begin Data excerpt

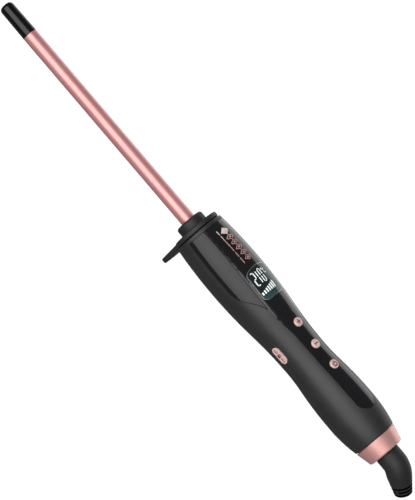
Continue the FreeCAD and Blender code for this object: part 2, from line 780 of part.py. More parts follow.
def make_swivel():
    """The band round the handle's end, the fixed bush and contacts, and the turning rotor with its rings."""
    band_bore = "bush_radius + 0.1"
    lip_front, lip_radius = "band_front + band_lip", "band_front_radius - 1.2"
    band = turned("band_ring", [
        (lip_front, band_bore), (lip_front, lip_radius), ("band_front", lip_radius),
        ("band_front", "band_front_radius"), ("band_back", "band_back_radius"), ("band_back", band_bore)])
    rounded(band, "band_corner", "band_round", rim(value("band_back"), value("band_back_radius")))
    keep(band, "end_band")
    bush_bore, bush_back = "rotor_radius + running_gap", "band_back + 0.1"
    bush = turned("bush_ring", [
        ("bush_front", bush_bore), ("bush_front", "bush_radius"), (bush_back, "bush_radius"),
        (bush_back, bush_bore)])
    keep(bush, "swivel_bush")
    neck = "rotor_radius - rotor_step_height"
    rotor = turned("rotor_tube", [
        ("rotor_front", "cord_radius"), ("rotor_front", neck), ("rotor_step", neck),
        ("rotor_step", "rotor_radius"), ("sleeve_front", "rotor_radius"), ("sleeve_front", "cord_radius")])
    keep(rotor, "swivel_rotor")
    clip_bore, clip_rim = "rotor_radius + 0.02", "rotor_radius + 2"
    clip_front = "circlip_back + circlip_thickness"
    clip = turned("clip_ring", [
        ("circlip_back", clip_bore), ("circlip_back", clip_rim), (clip_front, clip_rim),
        (clip_front, clip_bore)])
    keep(clip, "swivel_circlip")
    ring_bore, ring_rim = "rotor_radius - rotor_step_height + 0.02", "rotor_radius + 0.3"
    rings = []
    brushes = []
    for side, back in ((1, -132), (-1, -136)):
        front = f"{back} + slip_ring_width"
        ring = turned(f"ring_{-back}", [
            (str(back), ring_bore), (str(back), ring_rim), (front, ring_rim), (front, ring_bore)])
        rings.append(ring)
        brushes.append(block(f"brush_{-back}", "1.6", "0.7", "7", Vector(back + 1, side * 5.75, -3.5)))
    keep(group("ring_pair", rings), "slip_rings")
    keep(group("brush_pair", brushes), "contact_brushes")


def sleeve_path():
    """The sleeve's bend: where it starts to turn, where it has turned, and its last direction."""
    turn = math.radians(value("sleeve_turn"))
    start = Vector(value("sleeve_front - sleeve_straight"), 0, 0)
    bent = start + Vector(-math.sin(turn), 0, math.cos(turn) - 1) * value("sleeve_curve")
    return start, bent, Vector(-math.cos(turn), 0, -math.sin(turn))


def bent_bar(radius, start, bent, outward):
    """A round bar of constant radius through the sleeve's root, bend and tail, past both ends."""
    curve, turn, margin = value("sleeve_curve"), value("sleeve_turn"), 2
    disc = Part.Face(Part.Wire(Part.Edge(Part.Circle(start, ALONG, radius))))
    elbow = disc.revolve(start - UP * curve, ACROSS, -turn)
    root = Part.makeCylinder(radius, value("sleeve_straight") + margin, start, ALONG)
    tail = Part.makeCylinder(radius, value("sleeve_tail") + margin, bent, outward)
    return root, elbow, tail


def sleeve_tail(bent, outward):
    """The sleeve's tail: as wide as the bend, then curving into its taper, with a round corner at its end."""
    wide, curve = value("sleeve_radius"), value("sleeve_taper_curve")
    taper, length, corner = math.radians(value("sleeve_taper")), value("sleeve_tail"), value("sleeve_round")
    begin = Vector(0, 0, wide)
    middle = Vector(curve * math.sin(taper / 2), 0, wide - curve * (1 - math.cos(taper / 2)))
    straight = Vector(curve * math.sin(taper), 0, wide - curve * (1 - math.cos(taper)))
    end = straight + Vector(1, 0, -math.tan(taper)) * (length - straight.x)
    edges = [
        Part.Arc(begin, middle, straight).toShape(),
        Part.makeLine(straight, end),
        Part.makeLine(end, Vector(length, 0, 0)),
        Part.makeLine(Vector(length, 0, 0), Vector()),
        Part.makeLine(Vector(), begin),
    ]
    tail = Part.Face(Part.Wire(edges)).revolve(Vector(), ALONG, 360)
    tail = tail.makeFillet(corner, [edge for edge in tail.Edges if rim(length, end.z)(edge)])
    tail.Placement = Placement(bent, Rotation(ALONG, outward))
    return tail


def make_sleeve():
    """The rubber sleeve that guides the cord out: straight, bent towards the rest, and slotted at its end."""
    start, bent, outward = sleeve_path()
    end = bent + outward * value("sleeve_tail")
    elbow = bent_bar(value("sleeve_radius"), start, bent, outward)[1]
    root = Part.makeCylinder(value("sleeve_radius"), value("sleeve_straight"), start, ALONG)
    body = root.fuse([elbow, sleeve_tail(bent, outward)])
    for bore in bent_bar(value("cord_radius"), start, bent, outward):
        body = body.cut(bore)
    upright = outward.cross(ACROSS)
    slot, floor, web_width, spare = value("flex_slot"), value("flex_slot_floor"), 1.8, 0.15
    for i in range(3):
        base = end - outward * (2.1 + value("flex_slot_pitch") * i)
        groove = Part.makeCylinder(9, slot, base, outward).cut(Part.makeCylinder(floor, slot, base, outward))
        web_axis, other = (ACROSS, upright) if i % 2 else (upright, ACROSS)
        web = Part.makeBox(web_width, slot + 2 * spare, 20)
        web.Placement = Placement(base - outward * spare, Rotation(other, outward, web_axis, "ZXY"))
        web.translate(other * (-web_width / 2) - web_axis * 10)
        body = body.cut(groove.cut(web))
    keep(shaped("sleeve_body", body), "strain_relief")


# ---------------------------------------------------------------- assembly


def lying_pose():
    """How the wand lies on a table: pitched onto its rest and sleeve, centred over the origin."""
    pitch = Rotation(ACROSS, -value("lying_angle"))
    pitched = Placement(Vector(), pitch)
    low = Vector(1e9, 1e9, 1e9)
    high = Vector(-1e9, -1e9, -1e9)
    for node in nodes:
        shape = node.Shape.copy()
        shape.Placement = pitched.multiply(shape.Placement)
        box = shape.optimalBoundingBox(True, False)
        low = Vector(min(low.x, box.XMin), min(low.y, box.YMin), min(low.z, box.ZMin))
        high = Vector(max(high.x, box.XMax), max(high.y, box.YMax), max(high.z, box.ZMax))
    centre = (low + high) / 2
    return Placement(Vector(-centre.x, -centre.y, -low.z), pitch)


def check():
    """Stops if anything failed to build or is not a sound solid."""
    for thing in doc.Objects:
        if "Invalid" in thing.State or "Error" in thing.State:
            raise RuntimeError(f"{thing.Label} failed: {thing.State}")
    for node in nodes:
        if node.Shape.isNull() or not node.Shape.isValid() or not node.Shape.Solids:
            raise RuntimeError(f"{node.Label} is not a sound solid")


def main():
    for make in (make_barrel, make_collar, make_housing, make_facings, make_buttons, make_lock,
                 make_electronics, make_leads, make_swivel, make_sleeve):
        make()
        doc.recompute()
    check()
    pose = lying_pose()
    for node in nodes:
        node.Placement = pose.multiply(node.Placement)
    doc.recompute()
    check()
    os.makedirs("parts", exist_ok=True)
    for node in nodes:
        node.Shape.exportStep(os.path.join("parts", node.Label + ".step"))
        print(f"{node.Label}: {len(node.Shape.Solids)} solids, {node.Shape.Volume:.1f} mm3")
    print("pose", pose)


main()
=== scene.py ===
"""Looks of the curling wand: camera, light, a material for every slot, and the printed and lit marks on it.

Lengths are in metres where Blender takes them. Places on the wand are given in millimetres in the wand's own
frame: x along the barrel towards its tip, y towards the lock button, z out of the control panel.
"""

import json
import math

import bmesh
import bpy
from mathutils import Matrix, Vector
from mathutils.bvhtree import BVHTree


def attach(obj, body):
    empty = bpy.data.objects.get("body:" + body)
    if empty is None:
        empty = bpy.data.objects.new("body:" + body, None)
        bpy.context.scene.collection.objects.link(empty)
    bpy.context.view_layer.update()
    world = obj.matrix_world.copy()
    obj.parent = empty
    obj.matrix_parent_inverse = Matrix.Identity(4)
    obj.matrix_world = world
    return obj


MM = 0.001

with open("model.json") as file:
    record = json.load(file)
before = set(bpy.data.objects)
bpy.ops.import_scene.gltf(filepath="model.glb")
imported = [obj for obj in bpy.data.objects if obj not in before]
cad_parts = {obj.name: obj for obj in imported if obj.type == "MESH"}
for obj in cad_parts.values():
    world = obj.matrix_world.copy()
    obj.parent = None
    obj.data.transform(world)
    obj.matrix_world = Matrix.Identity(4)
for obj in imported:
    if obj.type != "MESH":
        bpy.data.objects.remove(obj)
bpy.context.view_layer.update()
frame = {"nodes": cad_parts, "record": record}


# ---------------------------------------------------------------- the wand's own frame

# The barrel mount starts at the collar's front, which lies this far in front of the wand's origin.
COLLAR_FRONT = 8.4

barrel_mount = next(mount for mount in frame["record"]["mounts"] if mount["name"] == "barrel")
AXIS = Vector(barrel_mount["axis"]).normalized()
ACROSS = Vector((0, 1, 0))
OUT = AXIS.cross(ACROSS)
ORIGIN = Vector(barrel_mount["pos_m"]) - AXIS * COLLAR_FRONT * MM


def direction(x, y, z):
    """A direction in the wand's frame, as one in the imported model's frame."""
    return AXIS * x + ACROSS * y + OUT * z


def place(x, y, z):
    """A point in the wand's frame, in millimetres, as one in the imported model's frame, in metres."""
    return ORIGIN + direction(x, y, z) * MM


# ---------------------------------------------------------------- what finishes and pieces are made with

# Noise rarely leaves this span, so colour and roughness change over it.
NOISE_SPAN = (0.3, 0.7)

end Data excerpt

The problem: Begin at the line containing "for thing in", end at the line containing "if empty is", and reproduce every line in that range exactly, both ends included.

Exercise response:
    for thing in doc.Objects:
        if "Invalid" in thing.State or "Error" in thing.State:
            raise RuntimeError(f"{thing.Label} failed: {thing.State}")
    for node in nodes:
        if node.Shape.isNull() or not node.Shape.isValid() or not node.Shape.Solids:
            raise RuntimeError(f"{node.Label} is not a sound solid")


def main():
    for make in (make_barrel, make_collar, make_housing, make_facings, make_buttons, make_lock,
                 make_electronics, make_leads, make_swivel, make_sleeve):
        make()
        doc.recompute()
    check()
    pose = lying_pose()
    for node in nodes:
        node.Placement = pose.multiply(node.Placement)
    doc.recompute()
    check()
    os.makedirs("parts", exist_ok=True)
    for node in nodes:
        node.Shape.exportStep(os.path.join("parts", node.Label + ".step"))
        print(f"{node.Label}: {len(node.Shape.Solids)} solids, {node.Shape.Volume:.1f} mm3")
    print("pose", pose)


main()
=== scene.py ===
"""Looks of the curling wand: camera, light, a material for every slot, and the printed and lit marks on it.

Lengths are in metres where Blender takes them. Places on the wand are given in millimetres in the wand's own
frame: x along the barrel towards its tip, y towards the lock button, z out of the control panel.
"""

import json
import math

import bmesh
import bpy
from mathutils import Matrix, Vector
from mathutils.bvhtree import BVHTree


def attach(obj, body):
    empty = bpy.data.objects.get("body:" + body)
    if empty is None:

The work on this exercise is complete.